Ticket #288 (new defect)

Opened 6 months ago

Last modified 4 months ago

the package indexes are very slow

Reported by: duncan Assigned to:
Priority: normal Milestone:
Component: cabal-install tool Version: HEAD
Severity: normal Keywords:
Cc: Difficulty: easy (<4 hours)
GHC Version: 6.8.2 Platform:

Description

In a large run, eg trying to make a plan to install 560 packages from hackage:

$ cabal install --dry-run $(cat pkgs)

it turns out (according to the ghc profile), 91% of the time is spent reading the index of installed and available packages.

The ghc package index is a couple of massive text files in Read/Show format so that takes for ever to read. The available package index is the tarball of .cabal files and our .cabal file parser is really slow.
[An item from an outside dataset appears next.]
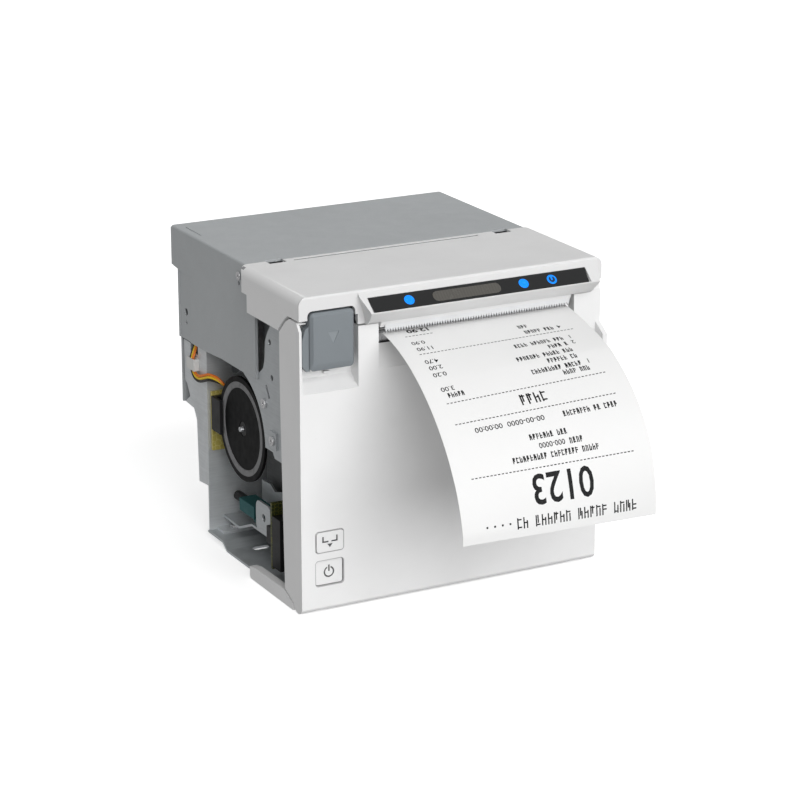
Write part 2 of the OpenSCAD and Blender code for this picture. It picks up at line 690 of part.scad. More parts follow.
module platen_shaft() {
    color("silver") from_front() {
        rod_x(roll_x0 - 1, paper_w + 2, platen[0], platen[1], 2.5);
        rod_x(gear_x - 0.4, 56 - gear_x, platen[0], platen[1], shaft_r);
    }
}

module platen_gear() {
    color(c_dark) from_front() gear(gear_x, gear_w, platen, platen_teeth, feed_mod, 0, shaft_r);
}

module platen_bushes() {
    color(c_black) from_front() for (x = [exit_x0 - 1.9, exit_x1]) difference() {
        union() {
            rod_x(x - 0.2, 2.3, platen[0], platen[1], 3);
            rod_x(x - 0.7, 0.5, platen[0], platen[1], 3.8);
        }
        rod_x(x - 2, 6, platen[0], platen[1], shaft_r + run_gap);
    }
}

// ---- front cover ----

// Side wall of the front cover: rounded nose at the top, circular foot round the hinge axis
module cover_side() {
    polygon([[0, 6], [0, 111], [2.4, 114], [8.2, 114.2], [11.4, 112.4], [16.9, 107], [16.9, 84],
             [14.6, 6.6], [12.6, 5.7], [7.6, 3.3], [3.5, 6]]);
    difference() {
        translate(pivot) circle(3.8);
        translate([-5, 0]) square([5, 10]);
    }
    translate([0, 4]) square([2, 4]);
}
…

For smaller runs it's not so bad:

$ cabal install --dry-run xmonad

since we only have to inspect the subset of the available package index that make up xmonad's transitive deps (any versions thereof), so that allows us to avoid forcing most of the index.

http://hackage.haskell.org/trac/ghc/ticket/2089

might help us, but then again maybe not if we still have to parse the result of calling ghc-pkg since that will give us another text format.
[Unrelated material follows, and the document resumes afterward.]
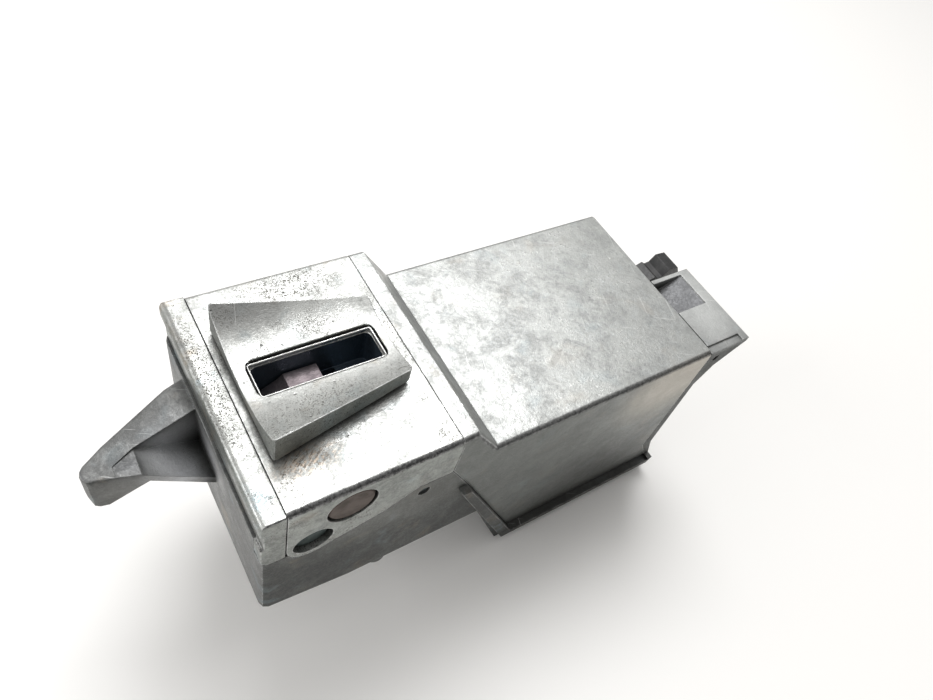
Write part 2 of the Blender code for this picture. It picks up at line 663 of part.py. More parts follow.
def head_pins(root, brown, steel):
    bm = cylinder(STOP_PIN_RADIUS, "Y", STOP_PIN_X, STOP_PIN_Z, PIN_SINK, PIN_SINK + STOP_PIN_LENGTH, 32)
    bevel_edges(bm, lambda p, q: abs(p.y - q.y) < 1e-6, PIN_CHAMFER, 1)
    add("stop_pin", bm, root, brown, True)
    bm = cylinder(KEEPER_RADIUS, "Y", KEEPER_X, KEEPER_Z, KEEPER_RECESS, KEEPER_RECESS + KEEPER_LENGTH, 32)
    bevel_edges(bm, lambda p, q: abs(p.y - q.y) < 1e-6, PIN_CHAMFER, 1)
    add("keeper_pin", bm, root, steel, True)
    bm = cylinder(ROLL_PIN_RADIUS, "Y", ROLL_PIN_X, ROLL_PIN_Z, ROLL_PIN_RECESS,
                  ROLL_PIN_RECESS + ROLL_PIN_LENGTH, 16)
    add("roll_pin", bm, root, steel, True)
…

For our own package index, perhaps we should be generating a cache in some other format when we download the package index.

Change History

06/07/08 07:43:17 changed by duncan

Partially fixed for common cases with:

Sat Jun  7 15:39:13 BST 2008  Duncan Coutts <duncan@haskell.org>
  * Only inspect the needed parts of the installed and available indexes
  The available package index is loaded lazily so if we can avoid
  forcing all the packages then we can save a huge amount of slow text
  parsing. So select out the maximal subset of the index that we could
  ever need based on the names of the packages we want to install. For
  the common case of installing just one or two packages this cuts
  down the number of packages we look at by a couple orders of
  magnitude. This does not help with the installed index which is read
  strictly, though most people do not (yet) have hundreds of installed
  packages, so that's less of an immediate problem.

08/12/08 11:35:50 changed by duncan

  • difficulty changed from hard (< 1 day) to easy (<4 hours).
  • version changed from 1.2.3.0 to HEAD.

For installed packages index, we should parse the output of ghc-pkg dump lazily. See #311.

All it needs is to split on "\n---" as we do now, but then instead of directly parsing, we should extract only the name and version fields and then parse the rest lazily.